Available data:

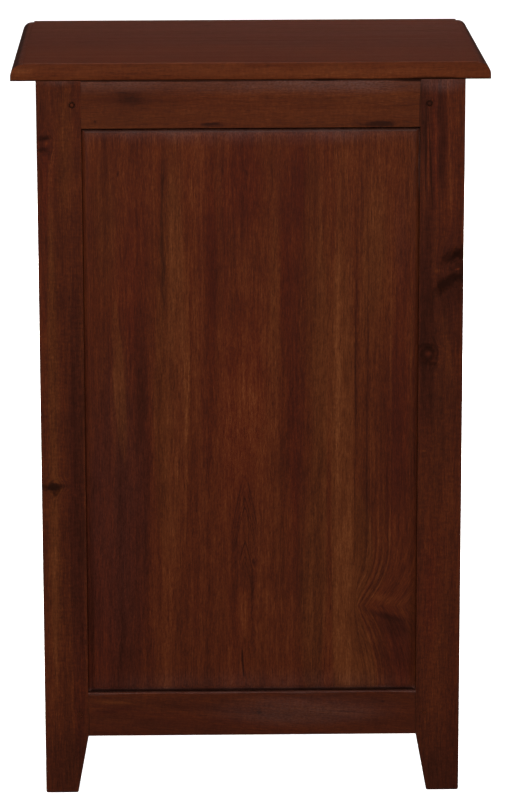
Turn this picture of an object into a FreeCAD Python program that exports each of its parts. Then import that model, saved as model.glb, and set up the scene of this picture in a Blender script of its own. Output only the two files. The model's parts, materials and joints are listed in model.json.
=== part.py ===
import FreeCAD, Part

import math
import os
from collections import namedtuple

from FreeCAD import Vector

# Sizes in millimetres. The table stands on z = 0 with its front towards -y, and the middle of its top
# board is over the origin.
HEIGHT = 680.0
CARCASE_WIDTH = 382.0
CARCASE_DEPTH = 277.5

# Top board. It overhangs both ends and the front, and is square and flush at the back.
TOP_THICKNESS = 16.0
TOP_OVERHANG = 22.5
QUIRK_DEPTH = 1.5
QUIRK_WIDTH = 0.8
OVOLO_RADIUS = 10.5
TOP_ARRIS = 0.5

# Posts. Their feet taper on the two inner faces below the bottom rails.
POST = 40.0
TOE = 30.0
TOE_CHAMFER = 1.0
FOOT_HEIGHT = 55.0
POST_CORNER_RADIUS = 1.2
POST_ARRIS = 0.4

# Rails of the two sides and the back, flush with the posts.
RAIL_THICKNESS = 22.0
TOP_RAIL_HEIGHT = 43.0
BOTTOM_RAIL_HEIGHT = 41.0
RAIL_ARRIS = 0.6

# Front rails and dividers, as deep as the posts.
FRONT_TOP_RAIL_HEIGHT = 24.0
DIVIDER_HEIGHT = 20.0

# Mortise and tenon joints, each held by a peg whittled to eight sides.
TENON_THICKNESS = 8.0
TENON_SHOULDER = 8.0
FRONT_TENON_SHOULDER = 3.0
TENON_WALL = 2.0
TWIN_TENON_GAP = 5.0
MORTISE_END_GAP = 1.0
PEG_DIAMETER = 5.0
PEG_SIDES = 8
PEG_SETBACK = 8.0
PEG_BITE = 10.0
PEG_PLAY = 0.05

# Solid panels, loose in their grooves, with a rounded margin on the outer face.
GROOVE_SETBACK = 4.5
GROOVE_WIDTH = 7.0
GROOVE_DEPTH = 8.0
PANEL_END_GAP = 1.0
PANEL_PLAY = 0.2
PANEL_FIELD_SETBACK = 0.6
PANEL_MARGIN = 8.5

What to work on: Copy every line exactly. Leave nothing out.

Response:
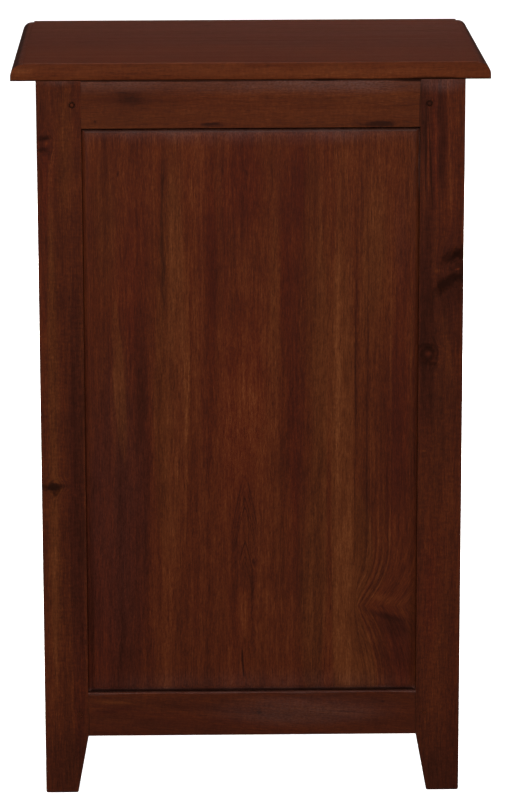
Turn this picture of an object into a FreeCAD Python program that exports each of its parts. Then import that model, saved as model.glb, and set up the scene of this picture in a Blender script of its own. Output only the two files. The model's parts, materials and joints are listed in model.json.
=== part.py ===
import FreeCAD, Part

import math
import os
from collections import namedtuple

from FreeCAD import Vector

# Sizes in millimetres. The table stands on z = 0 with its front towards -y, and the middle of its top
# board is over the origin.
HEIGHT = 680.0
CARCASE_WIDTH = 382.0
CARCASE_DEPTH = 277.5

# Top board. It overhangs both ends and the front, and is square and flush at the back.
TOP_THICKNESS = 16.0
TOP_OVERHANG = 22.5
QUIRK_DEPTH = 1.5
QUIRK_WIDTH = 0.8
OVOLO_RADIUS = 10.5
TOP_ARRIS = 0.5

# Posts. Their feet taper on the two inner faces below the bottom rails.
POST = 40.0
TOE = 30.0
TOE_CHAMFER = 1.0
FOOT_HEIGHT = 55.0
POST_CORNER_RADIUS = 1.2
POST_ARRIS = 0.4

# Rails of the two sides and the back, flush with the posts.
RAIL_THICKNESS = 22.0
TOP_RAIL_HEIGHT = 43.0
BOTTOM_RAIL_HEIGHT = 41.0
RAIL_ARRIS = 0.6

# Front rails and dividers, as deep as the posts.
FRONT_TOP_RAIL_HEIGHT = 24.0
DIVIDER_HEIGHT = 20.0

# Mortise and tenon joints, each held by a peg whittled to eight sides.
TENON_THICKNESS = 8.0
TENON_SHOULDER = 8.0
FRONT_TENON_SHOULDER = 3.0
TENON_WALL = 2.0
TWIN_TENON_GAP = 5.0
MORTISE_END_GAP = 1.0
PEG_DIAMETER = 5.0
PEG_SIDES = 8
PEG_SETBACK = 8.0
PEG_BITE = 10.0
PEG_PLAY = 0.05

# Solid panels, loose in their grooves, with a rounded margin on the outer face.
GROOVE_SETBACK = 4.5
GROOVE_WIDTH = 7.0
GROOVE_DEPTH = 8.0
PANEL_END_GAP = 1.0
PANEL_PLAY = 0.2
PANEL_FIELD_SETBACK = 0.6
PANEL_MARGIN = 8.5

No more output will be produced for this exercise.